L’enregistrement foncier n’était pas courant sous les ottomans et les britanniques, puisque les droits fonciers pouvaient s’exercer sans. Israël a arrêté toute forme d’enregistrement foncier après 1968, alors que seulement 33 % de toute la Cisjordanie était enregistrée à l’époque. Depuis, Israël a déclaré 90 000 hectares (soit 900 km^2) comme terres domaniales.

Les membres du conseil de Wadi Fukin et les villageois locaux se sont réunis lundi pour discuter des voies de recours contre les confiscations de terrains. Si quelques personnes possèdent des documents d’enregistrement, le maire Sokal affirme que le conseil aidera ceux qui n’ont pas les documents requis à prouver que les terrains ont bien été cultivés.

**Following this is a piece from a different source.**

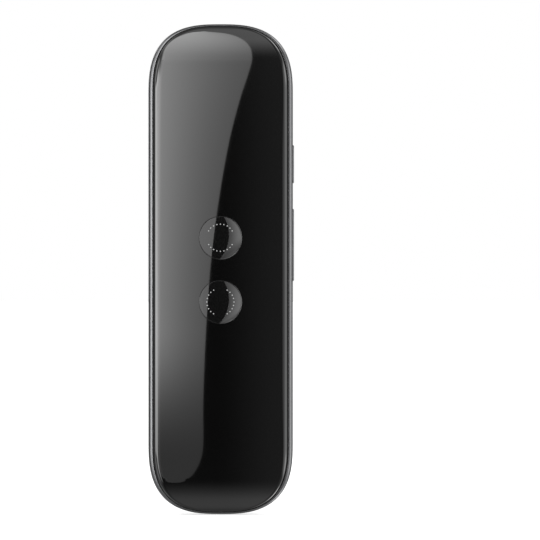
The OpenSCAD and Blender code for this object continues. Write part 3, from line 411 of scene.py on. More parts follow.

Cependant, l’une des difficultés majeures, vient du fait que la plupart des terrains sont rocheux donc non arables. Toutefois, il se trouve que de tels terrains sont utilisés pour d’autres activités économiques, comme le pâturage.

Nabil Abu Rudeineh, le porte-parole du Président de l’Autorité Palestinienne Mahmoud Abbas, a appelé Israël à annuler cette saisie foncière. Il ajoute : « La décision mènera a plus d’instabilités. Ceci ne fera qu’enflammer la situation après la guerre à Gaza ».